Have a question about this project? Sign up for a free GitHub account to open an issue and contact its maintainers and the community.

By clicking “Sign up for GitHub”, you agree to our terms of service and privacy statement. We’ll occasionally send you account related emails.

Already on GitHub?
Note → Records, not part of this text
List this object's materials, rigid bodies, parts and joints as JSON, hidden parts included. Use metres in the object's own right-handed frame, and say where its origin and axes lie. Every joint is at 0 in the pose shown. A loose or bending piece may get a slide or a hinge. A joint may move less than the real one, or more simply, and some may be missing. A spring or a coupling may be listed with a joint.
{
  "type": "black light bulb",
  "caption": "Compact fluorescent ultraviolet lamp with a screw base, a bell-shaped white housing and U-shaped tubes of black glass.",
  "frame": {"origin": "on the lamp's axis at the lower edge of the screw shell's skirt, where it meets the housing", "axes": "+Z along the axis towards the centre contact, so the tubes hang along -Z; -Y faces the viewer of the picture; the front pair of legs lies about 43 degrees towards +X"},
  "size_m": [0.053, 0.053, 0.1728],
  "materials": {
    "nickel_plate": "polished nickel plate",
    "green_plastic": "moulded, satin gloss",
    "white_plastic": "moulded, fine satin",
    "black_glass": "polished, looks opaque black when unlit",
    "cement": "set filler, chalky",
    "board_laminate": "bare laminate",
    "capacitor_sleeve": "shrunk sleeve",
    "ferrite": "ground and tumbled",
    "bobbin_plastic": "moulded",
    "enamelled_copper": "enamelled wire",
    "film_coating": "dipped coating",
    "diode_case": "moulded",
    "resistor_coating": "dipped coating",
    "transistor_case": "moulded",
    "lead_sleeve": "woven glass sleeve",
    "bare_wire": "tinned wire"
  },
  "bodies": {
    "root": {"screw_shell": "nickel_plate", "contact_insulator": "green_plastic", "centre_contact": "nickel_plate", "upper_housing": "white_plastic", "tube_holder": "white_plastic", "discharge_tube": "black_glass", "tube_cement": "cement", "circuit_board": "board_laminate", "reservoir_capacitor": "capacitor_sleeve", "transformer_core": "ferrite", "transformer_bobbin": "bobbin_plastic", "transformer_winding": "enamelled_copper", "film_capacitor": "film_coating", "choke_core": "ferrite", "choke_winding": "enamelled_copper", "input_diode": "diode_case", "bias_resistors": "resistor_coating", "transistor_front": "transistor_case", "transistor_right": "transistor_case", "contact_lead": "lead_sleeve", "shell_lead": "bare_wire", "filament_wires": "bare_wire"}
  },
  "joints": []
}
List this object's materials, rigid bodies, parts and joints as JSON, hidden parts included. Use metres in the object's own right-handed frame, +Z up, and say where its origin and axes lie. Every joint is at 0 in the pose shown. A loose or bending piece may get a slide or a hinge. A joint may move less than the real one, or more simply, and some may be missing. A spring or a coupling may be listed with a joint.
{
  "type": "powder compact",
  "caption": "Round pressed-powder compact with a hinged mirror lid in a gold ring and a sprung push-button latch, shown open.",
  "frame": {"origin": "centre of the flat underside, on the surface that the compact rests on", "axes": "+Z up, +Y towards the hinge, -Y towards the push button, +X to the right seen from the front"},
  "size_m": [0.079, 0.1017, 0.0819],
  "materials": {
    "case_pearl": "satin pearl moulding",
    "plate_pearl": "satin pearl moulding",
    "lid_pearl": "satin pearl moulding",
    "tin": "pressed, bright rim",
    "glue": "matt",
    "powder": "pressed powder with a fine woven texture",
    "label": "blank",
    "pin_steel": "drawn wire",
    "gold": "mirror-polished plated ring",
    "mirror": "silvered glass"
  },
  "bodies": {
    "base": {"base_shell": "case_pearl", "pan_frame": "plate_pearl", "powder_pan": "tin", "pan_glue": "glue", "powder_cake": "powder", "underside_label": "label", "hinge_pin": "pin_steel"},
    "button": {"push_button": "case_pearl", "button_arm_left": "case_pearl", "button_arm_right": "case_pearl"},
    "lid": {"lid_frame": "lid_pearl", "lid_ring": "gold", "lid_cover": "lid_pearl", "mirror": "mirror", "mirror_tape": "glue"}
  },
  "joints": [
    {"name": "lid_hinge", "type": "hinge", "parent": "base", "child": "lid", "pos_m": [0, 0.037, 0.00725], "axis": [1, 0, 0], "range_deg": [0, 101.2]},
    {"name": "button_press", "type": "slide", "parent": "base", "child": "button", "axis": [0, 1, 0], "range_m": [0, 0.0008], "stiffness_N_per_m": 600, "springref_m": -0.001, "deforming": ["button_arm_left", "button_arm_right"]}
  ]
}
Sign in to your account

Shortest path does not respect first ... sometimes #3663

Closed
campoy opened this issue Jul 12, 2019 · 5 comments
Closed

Shortest path does not respect first ... sometimes #3663

campoy opened this issue Jul 12, 2019 · 5 comments
Assignees
Labels
area/querylang/algos Related to graph algorithms, such as k-shortest path. kind/bug Something is broken. priority/P2 Somehow important but would not block a release. status/accepted We accept to investigate/work on it.
Milestone

Comments

@campoy
Copy link
Contributor

campoy commented Jul 12, 2019

If you suspect this could be a bug, follow the template.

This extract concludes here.